You get a lot of sign-ups (which is really people who want to be updated) but you still have a few questions that need to be answered:

  • how are you going to get paid? (business model risk)

  • what do people want to pay for? (business model risk)

  • Is your product good enough to be paid for? (execution risk)

  • did it reach your desired segment or have you misunderstood who your sign-ups are? (audience assumptions)

This is great - except you now have to spend months building software with the hope that it’ll pay off. But what if it doesn’t have to be this way?

Noah suggests a different approach for first-time entrepreneurs. Ask first, build second, distribute later.

From this - you learn 3 things:

  • You cut through the bullshit and your idea gets validated instantly.

  • You skip niceties with a lot of people - many people say they will buy but don’t often buy. It is what it is - so best to save time (most sales people/entrepreneurs should appreciate being told the truth)

  • People might say “Oh I wouldn’t pay you for X but would pay you for Y”. You talk to 2-3 more people and all of a sudden - you have a business

Downside of this approach?

  • You burn relationships if people get tired of you selling to them (don’t do this too much - if you have multiple things to offer 1 person, you’ll have to think carefully about what and why)

  • You have to talk to people (every introvert’s nightmare - but something to get used to in business)

So below is his exact correspondence:

Noah’s MVP of AppSumo was selling Imgur Pro to early Reddit users who used it for ads for $8/year (a massive discount for Redditors and a massive cash injection for Imgur).

One of the risks he faced was would Imgur actually want this? He validated it by asking Imgur CEO. This was probably his biggest risk because if Imgur had high cash-flow and this would have avoided it, it would have been the biggest waste of time.

This was the email:

Subject: Promoting Imgur on Reddit
Message: Hey Alan
Huge fan of Imgur and love using your product all the time. We are launching a deal site and wanted to promote your Imgur Pro. Think we can sell 200+ of it for you at no cost or no work for you.
You free Friday to chat on AIM at 5PM?

Noah Kagan

It worked. He booked a meeting. Why? He could get Imgur a shit tonne of customers at no cost for him.

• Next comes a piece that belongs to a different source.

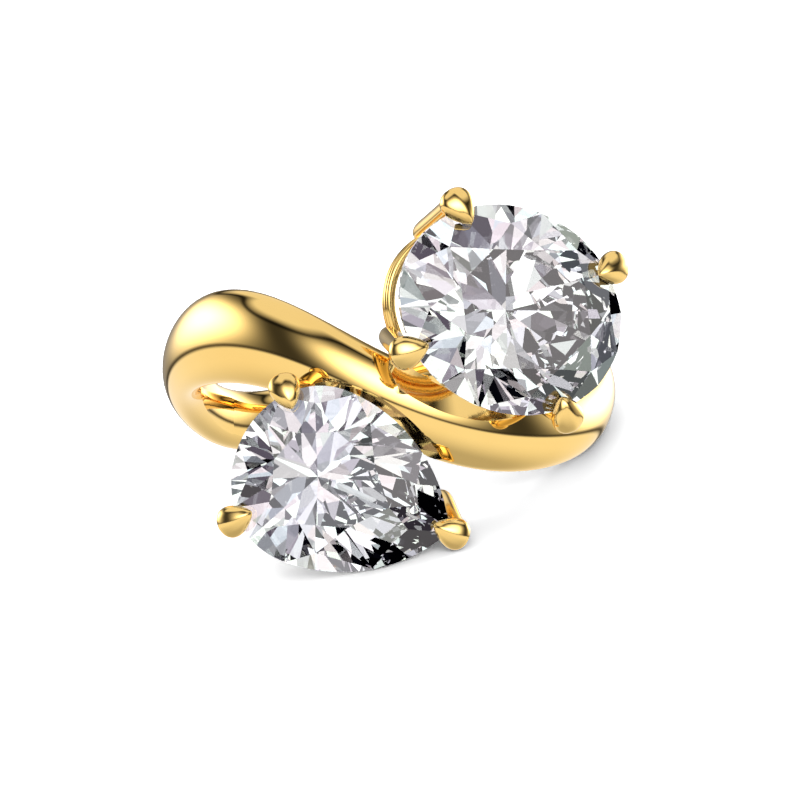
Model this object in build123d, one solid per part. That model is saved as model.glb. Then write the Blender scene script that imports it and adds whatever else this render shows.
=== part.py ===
from build123d import *
from math import atan2, cos, hypot, pi, radians, sin, sqrt
import os

# Toi et moi ring: a bypass band in yellow gold with an oval and a pear brilliant.
# Millimetres. The ring is drawn with its finger axis along Z and the stones towards -Y,
# then turned into the attitude in which it lies on a table.
finger_radius = 8.65
oval_half_length = 5.5
oval_half_width = 4.5
pear_tip_reach = 6.27
pear_back_reach = 3.73
pear_half_width = 4.0
pear_shoulder = -0.2
stone_gap_scale = 1.012
claw_radius = 0.64
claw_reach = 1.12
prong_radius = 0.46
rail_width = 0.46
rail_height = 0.6
rest_turn_x_deg = -15.005
rest_turn_y_deg = 14.295

# Position of each head: centre of the girdle, outward normal and long axis.
oval_centre = (5.366, -11.618, 3.577)
oval_normal = (0.419, -0.907, 0.0432)
oval_long_axis = (0.8564, 0.379, -0.3506)
pear_centre = (-3.113, -11.702, -3.753)
pear_normal = (0.0, -0.999, 0.0454)
pear_long_axis = (0.9225, -0.0175, -0.3855)

# Band sections round the finger, angle from the front towards the pear's side.
# angle_deg, lower edge, upper edge, outer radius
band_sections = (
    (0, -2.36, 1.64, 10.50),
    (20, -0.70, 3.20, 10.50),
    (45, 0.12, 4.39, 10.52),
    (68, -0.25, 3.66, 10.50),
    (90, -1.15, 1.90, 10.47),
    (112, -2.80, 0.10, 10.42),
    (138, -3.56, -0.82, 10.38),
    (160, -2.75, -0.10, 10.35),
    (180, -1.75, 0.75, 10.35),
    (200, -0.98, 1.58, 10.35),
    (222, -0.62, 2.00, 10.38),
    (248, -0.68, 2.06, 10.42),
    (270, -1.65, 1.15, 10.45),
    (292, -3.12, 0.10, 10.50),
    (315, -3.68, -0.15, 10.50),
    (340, -3.45, 0.25, 10.50),
)
inner_allowance = 0.15
edge_radius = 0.75
oval_pocket_grow = 0.1
oval_wall_depth = 3.3
oval_cone_depth = 5.4
oval_rail_share = 0.785
pear_wall_depth = 2.2
pear_cone_depth = 4.2


def head_plane(centre, normal, long_axis):
    return Plane(origin=centre, x_dir=long_axis, z_dir=normal)


oval_plane = head_plane(oval_centre, oval_normal, oval_long_axis)
pear_plane = head_plane(pear_centre, pear_normal, pear_long_axis)


def oval_edge(angle_deg):
    turn = radians(angle_deg)
    return (oval_half_length * cos(turn), oval_half_width * sin(turn))


def pear_edge(angle_deg):
    # Point of the girdle in the given direction, found by halving along the ray.
    turn = radians(angle_deg)
    near, far = 0.0, 8.0
    arc_rise = pear_tip_reach - pear_shoulder
    arc_radius = (arc_rise ** 2 + pear_half_width ** 2) / (2 * pear_half_width)
    back = pear_back_reach + pear_shoulder
    for _ in range(40):
        middle = (near + far) / 2
        along = middle * cos(turn) - pear_shoulder
        across = abs(middle * sin(turn))
        if along > 0:
            inside = hypot(along, across + arc_radius - pear_half_width) < arc_radius
        else:
            inside = hypot(along / back, across / pear_half_width) < 1
        near, far = (middle, far) if inside else (near, middle)
    return (near * cos(turn), near * sin(turn))


def plane_through(first, second, third):
    # Plane through three points whose normal leads away from the stone's axis.
    a, b, c = Vector(*first), Vector(*second), Vector(*third)
    normal = (b - a).cross(c - a).normalized()
    if normal.dot(a) < 0:
        normal = -normal
    return Plane(origin=a, z_dir=normal)


def height_on(plane, x, y):
    origin, normal = plane.origin, plane.z_dir
    return origin.Z - (normal.X * (x - origin.X) + normal.Y * (y - origin.Y)) / normal.Z


def brilliant(edge, mains, mids, outline, half_width, table_share, table_rise, depth):
    # edge gives a girdle point for an angle; mains and mids are the facet directions.
    girdle = 0.03 * half_width
    table = table_rise * half_width
    culet = -depth * half_width
    main_points = [edge(angle) for angle in mains]
    mid_points = [edge(angle) for angle in mids]
    count = len(mains)
    crown_mains = []
    pavilion_mains = []
    for index in range(count):
        x, y = main_points[index]
        before = mid_points[index - 1]
        after = mid_points[index]
        run = (after[0] - before[0], after[1] - before[1])
        corner = (x * table_share, y * table_share, table)
        crown_mains.append(plane_through(corner, (x, y, girdle), (x + run[0], y + run[1], girdle)))
        pavilion_mains.append(
            plane_through((0, 0, culet), (x, y, -girdle), (x + run[0], y + run[1], -girdle))
        )
    facets = list(crown_mains) + list(pavilion_mains)
    for index in range(count):
        following = (index + 1) % count
        x, y = mid_points[index]
        left, right = main_points[index], main_points[following]
        share = 0.815
        star = (x * share, y * share, 0)
        star_height = min(
            height_on(crown_mains[index], star[0], star[1]),
            height_on(crown_mains[following], star[0], star[1]),
        )
        star = (star[0], star[1], star_height)
        facets.append(
            plane_through(
                (left[0] * table_share, left[1] * table_share, table),
                (right[0] * table_share, right[1] * table_share, table),
                star,
            )
        )
        low = (x * 0.24, y * 0.24, 0)
        low_height = max(
            height_on(pavilion_mains[index], low[0], low[1]),
            height_on(pavilion_mains[following], low[0], low[1]),
        )
        low = (low[0], low[1], low_height)
        for side in (left, right):
            facets.append(plane_through(star, (side[0], side[1], girdle), (x, y, girdle)))
            facets.append(plane_through(low, (side[0], side[1], -girdle), (x, y, -girdle)))
    corners = [edge(angle) for angle in outline]
    blank = extrude(make_face(Polyline(*corners, close=True)), amount=table - culet)
    stone = Pos(0, 0, culet) * blank
    for plane in facets:
        stone = split(stone, bisect_by=plane, keep=Keep.BOTTOM)
    return stone.solids()[0]


oval_mains = [index * 45 for index in range(8)]
oval_mids = [index * 45 + 22.5 for index in range(8)]
oval_outline = [index * 5.625 for index in range(64)]
pear_mains = [0, 36, 88, 137, 180, 223, 272, 324]
pear_mids = [18.5, 68.5, 115, 155, 205, 245, 291.5, 341.5]
pear_angles = sorted(set([index * 6 for index in range(60)] + pear_mains + pear_mids))

oval_local = brilliant(
    oval_edge, oval_mains, oval_mids, oval_outline, oval_half_width, 0.607, 0.34, 0.86
)
pear_local = brilliant(
    pear_edge, pear_mains, pear_mids, pear_angles, pear_half_width, 0.545, 0.33, 0.86
)


def band_section(angle_deg, low, high, outer):
    # Section in the plane through the finger axis: flat inside, two round edges, one dome.
    turn = radians(angle_deg)
    outwards = (-sin(turn), -cos(turn))
    middle = (low + high) / 2
    half = (high - low) / 2
    inner = finger_radius - inner_allowance
    edge_at = inner + edge_radius
    edge_rise = half - edge_radius
    reach = outer - edge_radius
    dome_at = (reach ** 2 - edge_at ** 2 - edge_rise ** 2) / (2 * (reach - edge_at))
    dome_radius = outer - dome_at
    lean = atan2(edge_rise, edge_at - dome_at)

    def at(radius, height):
        return Vector(radius * outwards[0], radius * outwards[1], middle + height)

    def on_edge(angle, side):
        return at(edge_at + edge_radius * cos(angle), side * (edge_rise + edge_radius * sin(angle)))

    halfway = (pi + lean) / 2
    join_low = at(dome_at + dome_radius * cos(lean), -dome_radius * sin(lean))
    join_high = at(dome_at + dome_radius * cos(lean), dome_radius * sin(lean))
    low_edge = ThreePointArc(at(inner, -edge_rise), on_edge(halfway, -1), join_low)
    dome = ThreePointArc(join_low, at(outer, 0), join_high)
    high_edge = ThreePointArc(join_high, on_edge(halfway, 1), at(inner, edge_rise))
    inside = Line(at(inner, edge_rise), at(inner, -edge_rise))
    return Wire([low_edge, dome, high_edge, inside])


def claw(foot, top, inward):
    # Round prong from foot to top, with a drop-shaped head pointing over the crown.
    foot, top, inward = Vector(*foot), Vector(*top), Vector(*inward).normalized()
    length = (top - foot).length
    prong = Plane(origin=foot, z_dir=top - foot) * extrude(Circle(prong_radius), amount=length)
    touch = claw_radius * claw_radius / claw_reach
    rise = sqrt(claw_radius ** 2 - touch ** 2)
    profile = make_face(
        [
            ThreePointArc((0, -claw_radius), (claw_radius, 0), (rise, touch)),
            Line((rise, touch), (0.05, claw_reach)),
            Line((0.05, claw_reach), (0, claw_reach)),
            Line((0, claw_reach), (0, -claw_radius)),
        ]
    )
    drop = revolve(Plane.XZ * profile, axis=Axis.Z)
    head = Plane(origin=top, z_dir=inward) * drop
    return prong + head


def oval_ring(half_length, half_width, width, height, depth):
    outline = Ellipse(half_length + width / 2, half_width + width / 2)
    opening = Ellipse(half_length - width / 2, half_width - width / 2)
    return Pos(0, 0, -depth) * extrude(outline - opening, amount=height)


def pear_outline(share):
    # Outline of the pear with its tip rounded off.
    points = [pear_edge(angle) for angle in range(24, 337, 12)]
    points = [(x * share, y * share) for x, y in points]
    points.append((pear_tip_reach * share * 0.94, 0))
    return make_face(Spline(*points, periodic=True))


band_wires = [band_section(*row) for row in band_sections]
band = Solid.make_loft(band_wires + [band_wires[0]])

# Pockets that clear the stones: a straight wall, then a cone under the pavilion.
oval_wall = Ellipse(oval_half_length + oval_pocket_grow, oval_half_width + oval_pocket_grow)
oval_floor = Ellipse(oval_half_length * 0.4, oval_half_width * 0.4)
oval_pocket = extrude(Pos(0, 0, -oval_wall_depth) * oval_wall, amount=oval_wall_depth + 2)
oval_pocket += loft([Pos(0, 0, -oval_cone_depth) * oval_floor, Pos(0, 0, -oval_wall_depth) * oval_wall])
oval_pocket += Pos(-2.25, -3.2, -oval_wall_depth) * extrude(Circle(1.28), amount=oval_wall_depth + 2)
oval_pocket = Pos(-0.36, -0.28, 0) * oval_pocket

pear_wall = pear_outline(1.07)
pear_pocket = extrude(Pos(0, 0, -pear_wall_depth) * pear_wall, amount=pear_wall_depth + 2)
pear_pocket += loft([Pos(0, 0, -pear_cone_depth) * pear_outline(0.4), Pos(0, 0, -pear_wall_depth) * pear_wall])
pear_pocket = Pos(0.4, 0.05, 0) * pear_pocket

band = band - oval_plane * oval_pocket - pear_plane * pear_pocket

# Oval basket: four prongs at the diagonals and one oval rail.
oval_basket = oval_ring(
    oval_half_length * oval_rail_share, oval_half_width * oval_rail_share, rail_width, rail_height, 3.9
)
for side_x, side_y, reach in ((1, 1, 3.98), (-1, 1, 4.18), (-1, -1, 4.18), (1, -1, 3.98)):
    oval_basket += claw(
        (side_x * 3.42, side_y * 2.3, -4.35),
        (side_x * reach, side_y * 3.42, 0.36),
        (-side_x * 0.72, -side_y * 0.6, 0.42),
    )

# Pear basket: a prong at the tip and two at the shoulders, with a rail that joins the band.
pear_basket = Pos(0.1, 0.62, -3.1) * extrude(pear_outline(0.84) - pear_outline(0.70), amount=rail_height)
for foot, top, inward in (
    ((-1.75, 3.45, -3.2), (-2.84, 3.05, 0.34), (0.62, -0.68, 0.4)),
    ((-1.95, -1.75, -3.2), (-2.72, -3.18, 0.34), (0.6, 0.7, 0.4)),
    ((5.0, 1.0, -3.2), (6.52, 0.03, 0.30), (-0.95, 0.0, 0.3)),
):
    pear_basket += claw(foot, top, inward)

metal = band + oval_plane * oval_basket + pear_plane * pear_basket
metal -= Pos(0, 0, -20) * extrude(Circle(finger_radius), amount=40)
metal -= oval_plane * scale(oval_local, by=stone_gap_scale)
metal -= pear_plane * scale(pear_local, by=stone_gap_scale)

pieces = {
    "shank_and_settings": metal.solids()[0],
    "oval_stone": oval_plane * oval_local,
    "pear_stone": pear_plane * pear_local,
}
os.makedirs("parts", exist_ok=True)
turn = Rot(rest_turn_x_deg, 0, 0) * Rot(0, rest_turn_y_deg, 0)
turned = {name: turn * piece for name, piece in pieces.items()}
boxes = [piece.bounding_box() for piece in turned.values()]
low_x, high_x = min(box.min.X for box in boxes), max(box.max.X for box in boxes)
low_y, high_y = min(box.min.Y for box in boxes), max(box.max.Y for box in boxes)
move = Pos(-(low_x + high_x) / 2, -(low_y + high_y) / 2, -min(box.min.Z for box in boxes))
for name, piece in turned.items():
    placed = move * piece
    export_step(placed, "parts/" + name + ".step")
    print(name, round(placed.volume, 2), placed.bounding_box())
bore_axis = turn * Pos(0, 0, 1)
bore_centre = move * turn
print("finger hole axis", bore_axis.position, "centre", bore_centre.position)
print("solids in the metal", len(metal.solids()), "valid", metal.is_valid)
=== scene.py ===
import bpy
import numpy as np
from math import cos, pi, radians, sin
from mathutils import Matrix, Vector


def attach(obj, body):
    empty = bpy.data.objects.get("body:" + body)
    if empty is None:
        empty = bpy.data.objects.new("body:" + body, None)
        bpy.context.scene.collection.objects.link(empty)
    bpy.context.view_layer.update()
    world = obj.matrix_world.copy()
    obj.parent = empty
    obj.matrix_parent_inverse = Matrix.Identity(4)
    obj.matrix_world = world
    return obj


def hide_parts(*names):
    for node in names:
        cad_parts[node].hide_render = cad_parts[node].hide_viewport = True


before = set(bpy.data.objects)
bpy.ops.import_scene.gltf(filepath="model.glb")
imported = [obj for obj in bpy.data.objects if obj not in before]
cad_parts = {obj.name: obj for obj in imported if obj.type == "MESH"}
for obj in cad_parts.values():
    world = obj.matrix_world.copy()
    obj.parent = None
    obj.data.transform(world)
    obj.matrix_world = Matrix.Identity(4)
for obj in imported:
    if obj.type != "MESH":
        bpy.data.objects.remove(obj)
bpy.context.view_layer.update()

# Everything is modelled in millimetres with the finger axis along Z and the stones towards -Y,
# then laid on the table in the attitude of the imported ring.
millimetre = 0.001
ringPose = {
    "turnX": -15.005,
    "turnY": 14.295,
    "fingerCentre": (-0.729997, 2.08847, 4.09239),
    "fingerRadius": 8.65,
    "fingerSides": 360,
    "fingerDepth": 30,
}
leanX = Matrix.Rotation(radians(ringPose["turnX"]), 4, "X")
leanY = Matrix.Rotation(radians(ringPose["turnY"]), 4, "Y")
poseTurn = leanX @ leanY
ringToTable = Matrix.Scale(millimetre, 4) @ Matrix.Translation(ringPose["fingerCentre"]) @ poseTurn

ovalHead = {
    "centre": (5.366, -11.618, 3.577),
    "normal": (0.419, -0.907, 0.0432),
    "longAxis": (0.8564, 0.379, -0.3506),
    "halfLength": 5.5,
    "halfWidth": 4.5,
}
pearHead = {
    "centre": (-3.113, -11.702, -3.753),
    "normal": (0.0, -0.999, 0.0454),
    "longAxis": (0.9225, -0.0175, -0.3855),
    "tip": 6.27,
    "back": 3.73,
    "halfWidth": 4.0,
    "shoulder": -0.2,
}


def headMatrix(head):
    up = Vector(head["normal"]).normalized()
    along = Vector(head["longAxis"])
    along = (along - along.dot(up) * up).normalized()
    across = up.cross(along)
    turn = Matrix((along, across, up)).transposed().to_4x4()
    return Matrix.Translation(head["centre"]) @ turn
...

Now the question was - how would he distribute? He did something different to a lot of first-time entrepreneurs. He didn’t just post on Reddit (the common thing Entrepreneurs did). Instead, he left cold-emailed their founding engineer.

Subject: Hey Chris - friends with Chris Smoak
Body: Hey Chris
Talked with Chris Smoak and he says hi. I LOVE what you built with Reddit. Huge user! Wanted to treat you to a breakfast at Pork Store Cafe to give you some suggestions on the site and run by a cool promotion I’m working on with Imgur.
You free this Wed at 9am?
Be epic,

Noah Kagan

Chris’ reply “Our users love Imgur. They’ll be thrilled to get a discount.” was just what he needed to distribute the deal and guarantee a success.

For many early entrepreneurs, distribution and market beat product. Here, Chris eliminated 3 points of failure just from the early asks themselves.

  • Distribution failure - by ensuring the founding engineer supported it

  • Product viability failure - by ensuring Imgur CEO was cool with the discount

  • Execution failure - each email he wrote had an offer that was sort of irresistible to both parties. I would also guess he would have emailed every few days to make sure they received his actual email.